El pánico desatado por estas muertes convirtió Iguala en una ciudad vacía. Comercios y bares cerraron sus puertas. El espanto de los asesinatos movilizó a las autoridades. Durante el fin de semana, la localidad fue tomada por fuerzas estatales. La Comisión de Defensa de Derechos Humanos envió a 10 visitadores para esclarecer lo ocurrido. El presidente Peña Nieto pidió el martes al Gobierno de Guerrero que asuma la responsabilidad de la violencia que se vive en la zona. "El Gobierno federal no puede sustituir las responsabilidades que tienen los gobiernos estatales", señaló, y añadió que los tiroteos en Iguala son un "hecho lamentable" que merecen una investigación profunda.
A 300 policías se les requisaron las armas para determinar su responsabilidad en los hechos. Finalmente, 22 fueron detenidos y enviados a Acapulco ante la posibilidad de hubiese un intento de liberarles. Cientos de padres y compañeros de los estudiantes han salido a la calle para exigir el esclarecimiento de los hechos y la reaparición “con vida” de los normalistas desaparecidos. El alcalde de Iguala, José Luis Abarca, sobre quien recae el peso político de la barbarie sufrida por los estudiantes se ha negado a dimitir y en un ejercicio de cinismo ha asegurado que esa noche “no oyó nada”. La procuraduría investiga su participación. El PRD, su partido, ha pedido que presente su dimisión.

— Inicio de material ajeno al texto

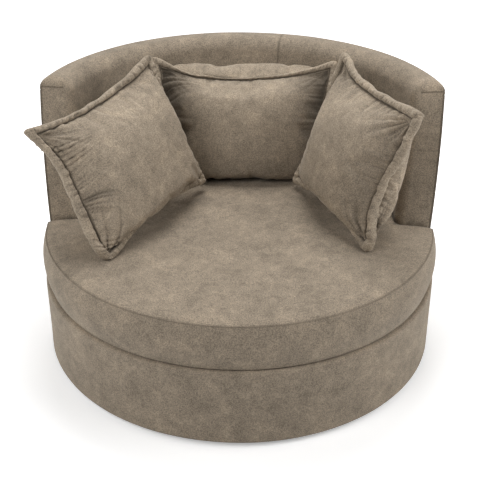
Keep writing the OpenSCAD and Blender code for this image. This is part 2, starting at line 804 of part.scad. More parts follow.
// A point of a pillow's skin, moved in by d; side is 1 in front of the seam and -1 behind it
function skin(s, x, y, side, d) = let (
    a = s[0] / 2, b = s[1] / 2, u = x / a, v = y / b, ex = a - abs(x), ey = b - abs(y),
    half = half_thick(ex, ey, a, b, side > 0 ? front_t : rear_t) - d,
    draw = s[2], out = side > 0 ? s[3] : s[4], low = u > 0 ? 1 - s[6] * v : 1,
    corner = flange_w * 0.32 * pow(abs(u * v), 16),
    pull_x = (u < 0 ? draw[0] : -draw[1] * low) * pow(abs(u), 3) * (1 - v * v) - sign(u) * corner,
    pull_y = (v < 0 ? draw[2] : -draw[3]) * pow(abs(v), 3) * (1 - u * u) - sign(v) * corner,
    out_x = (u < 0 ? -out[0] : out[1] * low) * swell(ex, d) * (1 - pow(v, 4)),
    out_y = (v < 0 ? -out[2] : out[3]) * swell(ey, d) * (1 - pow(u, 4)))
    [x + pull_x + out_x, y + pull_y + out_y, s[5] * u * v + side * half];

function skin_points(s, steps, d) = let (xs = stations(s[0] / 2, steps), ys = stations(s[1] / 2, steps))
    [for (side = [1, -1], x = xs, y = ys) skin(s, x, y, side, d)];

function turn_x(p, a) = [p.x, p.y * cos(a) - p.z * sin(a), p.y * sin(a) + p.z * cos(a)];
function turn_z(p, a) = [p.x * cos(a) - p.y * sin(a), p.x * sin(a) + p.y * cos(a), p.z];
// A pose is yaw about the vertical, lean back from upright, and roll in the pillow's own plane
function pose(points, angles) = [for (p = points)
    turn_z(turn_x(turn_z(p, angles[2]), 90 - angles[1]), angles[0])];
function moved(points, v) = [for (p = points) p + v];

// How far up a pillow has to move to stand on the seat
function lift(points) = pillow_gap - min([for (p = points) p.z - seat_top(norm([p.x, p.y]))]);
// How far a pillow can move in direction d before it meets the back's inside
function room(points, d) = min([for (p = points) let (r = norm([p.x, p.y]))
    if (p.y > arm_y(p.z) && p * d > r / 3) (back_in(p.z) - pillow_gap - r) / (p * d / r)]);
left_turn = [55.5, 28, 6.5];
right_turn = [-64, 18, -3];
centre_turn = [0, 25.5, 0];

// The centre pillow's middle, moved back until it leans on the wall and down until it stands
centre_posed = pose(skin_points(centre_pillow, flange_steps, 0), centre_turn);
centre_start = [0, seat_r / 2, 0];
centre_stood = centre_start + [0, 0, lift(moved(centre_posed, centre_start))];
centre_leant = centre_stood + [0, room(moved(centre_posed, centre_stood), [0, 1, 0]), 0];
centre_at = centre_leant + [0, 0, lift(moved(centre_posed, centre_leant))];

// A side pillow's middle, from the place of its rear edge
function stood_at(s, turn, rear, x, y) = let (
    edge = pose([[rear * s[0] / 2, 0, 0]], turn)[0], v = [x - edge.x, y - edge.y, 0])
    v + [0, 0, lift(moved(pose(skin_points(s, flange_steps, 0), turn), v))];
left_at = stood_at(left_pillow, left_turn, 1, left_in - back_in(seat_z), centre_at.y - left_front);
right_at = stood_at(right_pillow, right_turn, -1, back_in(seat_z) - right_in, centre_at.y - right_front);

// A closed skin over the grid of points, front and back
module pillow_skin_solid(s, steps, d, angles, at, share = 1) {
    points = moved(pose(skin_points(s, steps, d) * share, angles), at);
    n = 2 * len(steps) + 3;
    back = n * n;
    grid = [for (i = [0:n - 2], j = [0:n - 2]) let (p = i * n + j)
        each [[p, p + 1, p + n + 1], [p, p + n + 1, p + n]]];
    rim = concat([for (i = [0:n - 2]) i * n], [for (j = [0:n - 2]) (n - 1) * n + j],
        [for (i = [n - 1:-1:1]) i * n + n - 1], [for (j = [n - 1:-1:1]) j]);
    polyhedron(points, concat(grid, [for (f = grid) [f[2] + back, f[1] + back, f[0] + back]],
        [for (i = [0:len(rim) - 1]) let (p = rim[i], q = rim[(i + 1) % len(rim)])
            each [[p, q, q + back], [p, q + back, p + back]]]));
}

module pillow_cover(s, angles, at) {
    color(taupe) difference() {
        pillow_skin_solid(s, flange_steps, 0, angles, at);
        pillow_skin_solid(s, crown_steps, pillow_skin, angles, at);
    }
}

module pillow_insert(s, angles, at) {
    color(fibre) pillow_skin_solid(s, crown_steps, pillow_skin, angles, at, insert_share);
}

module left_pillow_cover() pillow_cover(left_pillow, left_turn, left_at);
module left_pillow_insert() pillow_insert(left_pillow, left_turn, left_at);
module centre_pillow_cover() pillow_cover(centre_pillow, centre_turn, centre_at);
module centre_pillow_insert() pillow_insert(centre_pillow, centre_turn, centre_at);
module right_pillow_cover() pillow_cover(right_pillow, right_turn, right_at);
module right_pillow_insert() pillow_insert(right_pillow, right_turn, right_at);

floor_glides();
base_ring();
base_rails();
base_crossbars();
lower_swivel_plate();
plate_screws();
swivel_rivet();
bearing_cage();
bearing_balls();
upper_swivel_plate();
swivel_bolts();
swivel_nuts();
bottom_board();
drum_posts_set();
deck_board();
spring_rails();
seat_springs();
spring_clips();
drum_band();
drum_foam();
drum_cover();
dust_cover();
deck_pad();
deck_cloth();
seat_foam();
seat_wadding();
seat_top_panel();
seat_boxing();
seat_bottom_panel();
back_bottom_rail();
back_top_rail();
arm_posts();
back_posts();
inner_back_board();
outer_back_board();
back_bolts();
inside_back_foam();
top_foam();
arm_end_pads();
inside_back_cover();
outside_back_cover();
left_pillow_cover();
left_pillow_insert();
centre_pillow_cover();
centre_pillow_insert();
right_pillow_cover();
right_pillow_insert();
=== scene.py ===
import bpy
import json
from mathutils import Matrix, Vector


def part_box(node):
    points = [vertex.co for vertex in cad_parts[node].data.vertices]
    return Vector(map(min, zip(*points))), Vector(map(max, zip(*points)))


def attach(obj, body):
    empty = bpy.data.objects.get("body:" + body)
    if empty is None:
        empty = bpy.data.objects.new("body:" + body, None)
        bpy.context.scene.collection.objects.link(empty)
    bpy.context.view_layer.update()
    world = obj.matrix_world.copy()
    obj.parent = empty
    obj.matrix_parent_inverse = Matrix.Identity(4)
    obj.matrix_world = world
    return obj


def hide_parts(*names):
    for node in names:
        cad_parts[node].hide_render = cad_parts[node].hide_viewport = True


bl_info = {
    "name": "Round swivel armchair",
    "version": (1, 0),
    "blender": (4, 5, 0),
    "location": "3D View > Sidebar > Armchair",
    "description": "Dresses the packed armchair: fabric, seams, pillows, finishes and a pale stage",
    "category": "Object",
}

import json
import math

import bmesh
import bpy
import numpy as np
from mathutils import Vector, noise

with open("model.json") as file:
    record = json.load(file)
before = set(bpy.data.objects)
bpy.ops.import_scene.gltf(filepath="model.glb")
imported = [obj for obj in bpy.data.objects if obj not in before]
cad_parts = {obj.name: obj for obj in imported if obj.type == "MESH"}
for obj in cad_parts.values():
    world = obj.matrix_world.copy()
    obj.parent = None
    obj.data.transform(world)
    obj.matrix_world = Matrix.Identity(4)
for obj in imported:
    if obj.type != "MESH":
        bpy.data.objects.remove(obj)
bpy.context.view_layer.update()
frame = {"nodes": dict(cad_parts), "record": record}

DRUM_LO, DRUM_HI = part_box("drum_cover")
BACK_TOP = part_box("inside_back_cover")[1].z


# Sizes and colours


class ArmchairSizes(bpy.types.PropertyGroup):
    """Sizes of the upholstery, in metres and radians."""

    drum_radius: bpy.props.FloatProperty(
        name="Drum radius", description="Outer radius of the drum", default=DRUM_HI.x, unit="LENGTH")
    hem_height: bpy.props.FloatProperty(
        name="Hem height", description="Height of the drum's hem", default=DRUM_LO.z, unit="LENGTH")
    deck_height: bpy.props.FloatProperty(
        name="Deck height", description="Top of the drum", default=DRUM_HI.z, unit="LENGTH")
    deck_roll: bpy.props.FloatProperty(
        name="Deck roll", description="Radius of the drum's top edge", default=0.009, unit="LENGTH")
    seat_inset: bpy.props.FloatProperty(
        name="Seat inset", description="Distance of the seat's seams inside the drum",
        default=0.010, unit="LENGTH")
    seam_height: bpy.props.FloatProperty(
        name="Seam height", description="Height of the seat's top seam",
        default=DRUM_HI.z + 0.144, unit="LENGTH")
    belly: bpy.props.FloatProperty(
        name="Belly", description="Swell of the seat's boxed side", default=0.012, unit="LENGTH")
    crown: bpy.props.FloatProperty(
        name="Crown", description="Rise of the seat's top to its middle", default=0.020, unit="LENGTH")
    back_inset: bpy.props.FloatProperty(
        name="Back inset", description="Distance of the back's foot inside the drum",
        default=0.034, unit="LENGTH")
    wall: bpy.props.FloatProperty(
        name="Wall", description="Thickness of the back at the deck", default=0.120, unit="LENGTH")
    flare: bpy.props.FloatProperty(
        name="Flare", description="Slope of the back's outside", default=math.radians(5.66), unit="ROTATION")
    rake: bpy.props.FloatProperty(
        name="Rake", description="Slope of the back's inside", default=math.radians(8.2), unit="ROTATION")
    back_top: bpy.props.FloatProperty(
        name="Back top", description="Height of the back", default=BACK_TOP, unit="LENGTH")
    arm_front: bpy.props.FloatProperty(
        name="Arm front", description="Reach of the arms' ends in front of the middle, at the seam",
        default=0.036, unit="LENGTH")
    arm_lean: bpy.props.FloatProperty(
        name="Arm lean", description="Slope of the arms' ends", default=math.radians(21.4), unit="ROTATION")
    top_outer_round: bpy.props.FloatProperty(
        name="Outer top rounding", description="Rounding of the outer top edge", default=0.025, unit="LENGTH")
    top_inner_round: bpy.props.FloatProperty(
        name="Inner top rounding", description="Rounding of the inner top edge", default=0.050, unit="LENGTH")
    end_top_round: bpy.props.FloatProperty(
        name="End top rounding", description="Rounding at the top of the arms' ends",
        default=0.040, unit="LENGTH")
    end_inner_round: bpy.props.FloatProperty(
        name="End inner rounding", description="Rounding of the arms' inner corners",
        default=0.030, unit="LENGTH")
    end_outer_round: bpy.props.FloatProperty(
        name="End outer rounding", description="Rounding of the arms' sewn outer edges",
        default=0.004, unit="LENGTH")
    end_dip: bpy.props.FloatProperty(
        name="End dip", description="How much tighter the ends are rounded between top and inside",
        default=0.014, unit="LENGTH")
    dart_start: bpy.props.FloatProperty(
        name="Dart start", description="Distance from the middle at which an arm's dart starts",
        default=0.555, unit="LENGTH")
    padding: bpy.props.FloatProperty(
        name="Padding", description="Lift of the back's cover above its foam", default=0.001, unit="LENGTH")
    flange: bpy.props.FloatProperty(
        name="Flange", description="Width of a pillow's stuffed flange", default=0.029, unit="LENGTH")
    flange_thickness: bpy.props.FloatProperty(
        name="Flange thickness", description="Thickness of a pillow's flange", default=0.029, unit="LENGTH")
    pillow_thickness: bpy.props.FloatProperty(
        name="Pillow thickness", description="Greatest thickness of a pillow", default=0.180, unit="LENGTH")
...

Esta oleada de violencia se desata en un momento especialmente sensible en México. La matanza de 22 supuestos narcos a manos de militares en Tlatlaya, en una zona próxima al estado de Guerrero, ha puesto a México en el punto de mira de las organizaciones humanitarias. Aunque ocho militares han sido detenidos por la sangría, los relatos de abusos policiales y ejecuciones extrajudiciales son extremadamente frecuentes y en su mayoría, como ha alertado el relator de la ONU Christof Heyns, quedan impunes.